Najib, who was convicted of graft over the multibillion-dollar 1MDB scandal, had his 12-year jail sentence halved in February by a pardons board chaired by Malaysia's then king, Al-Sultan Abdullah Ahmad Shah, whose five-year reign ended in January.

In an April 1 application to a Malaysian High Court, Najib said he had received clear information on an "addendum order" issued by the king accompanying the pardon's board decision that would entitle him to serve his remaining six years under house arrest, according to the filings available on the court's website.

Najib is seeking for the court to compel the government to reply on or confirm the existence of the royal order, and to execute its order if it exists, the filings said.

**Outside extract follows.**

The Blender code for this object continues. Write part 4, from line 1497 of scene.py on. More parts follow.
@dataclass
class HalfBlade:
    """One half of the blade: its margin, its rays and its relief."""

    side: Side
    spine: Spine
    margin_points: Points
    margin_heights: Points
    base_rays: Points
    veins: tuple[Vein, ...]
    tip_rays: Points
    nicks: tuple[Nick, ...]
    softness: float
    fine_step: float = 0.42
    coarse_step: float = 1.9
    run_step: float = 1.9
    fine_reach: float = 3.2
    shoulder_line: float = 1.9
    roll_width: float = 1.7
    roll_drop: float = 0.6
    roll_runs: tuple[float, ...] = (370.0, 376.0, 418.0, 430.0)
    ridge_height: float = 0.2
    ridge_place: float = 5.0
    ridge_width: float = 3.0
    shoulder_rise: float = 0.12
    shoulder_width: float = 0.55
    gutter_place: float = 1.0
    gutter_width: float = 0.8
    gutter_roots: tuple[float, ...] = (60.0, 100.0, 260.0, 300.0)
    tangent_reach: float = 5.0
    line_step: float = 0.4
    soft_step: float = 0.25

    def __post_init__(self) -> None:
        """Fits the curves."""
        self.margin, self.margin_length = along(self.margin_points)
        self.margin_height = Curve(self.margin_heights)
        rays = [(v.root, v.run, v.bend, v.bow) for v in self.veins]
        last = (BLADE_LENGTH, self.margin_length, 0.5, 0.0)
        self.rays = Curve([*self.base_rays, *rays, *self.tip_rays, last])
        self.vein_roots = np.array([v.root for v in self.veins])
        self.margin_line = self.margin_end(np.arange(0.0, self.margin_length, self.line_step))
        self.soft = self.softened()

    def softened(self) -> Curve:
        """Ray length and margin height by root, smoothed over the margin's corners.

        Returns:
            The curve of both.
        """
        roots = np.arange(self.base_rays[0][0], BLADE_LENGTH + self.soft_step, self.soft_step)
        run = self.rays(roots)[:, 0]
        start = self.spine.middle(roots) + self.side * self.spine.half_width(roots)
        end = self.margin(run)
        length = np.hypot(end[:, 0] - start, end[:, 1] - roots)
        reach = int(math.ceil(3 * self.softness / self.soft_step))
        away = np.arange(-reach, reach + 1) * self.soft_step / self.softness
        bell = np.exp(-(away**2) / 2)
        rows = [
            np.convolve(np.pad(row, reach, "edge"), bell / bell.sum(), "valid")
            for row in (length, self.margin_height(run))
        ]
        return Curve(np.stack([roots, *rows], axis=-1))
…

The office of the attorney-general, a member of the pardons board, and the palace of Pahang, the home state of the former king, did not immediately respond to requests for comment and clarification. Najib's lawyers did not immediately respond to a request for comment.

The Kuala Lumpur High Court will hear Najib's application on Thursday.

Najib was found guilty in 2020 of criminal breach of trust and abuse of power for illegally receiving funds misappropriated from a unit of state fund 1Malaysia Development Berhad (1MDB). The verdict was upheld by Malaysia's top court in 2022.

About $4.5 billion was allegedly stolen from 1MDB, with around $1 billion flowing into the accounts of Najib, Malaysian and U.S. investigators have said.

The pardons board in February said Najib is expected to be released in August 2028, six years after he began serving his sentence. It also reduced fines imposed on the ex-premier, sparking uproar in Malaysia.

Najib is also considering filing a new petition for a full pardon.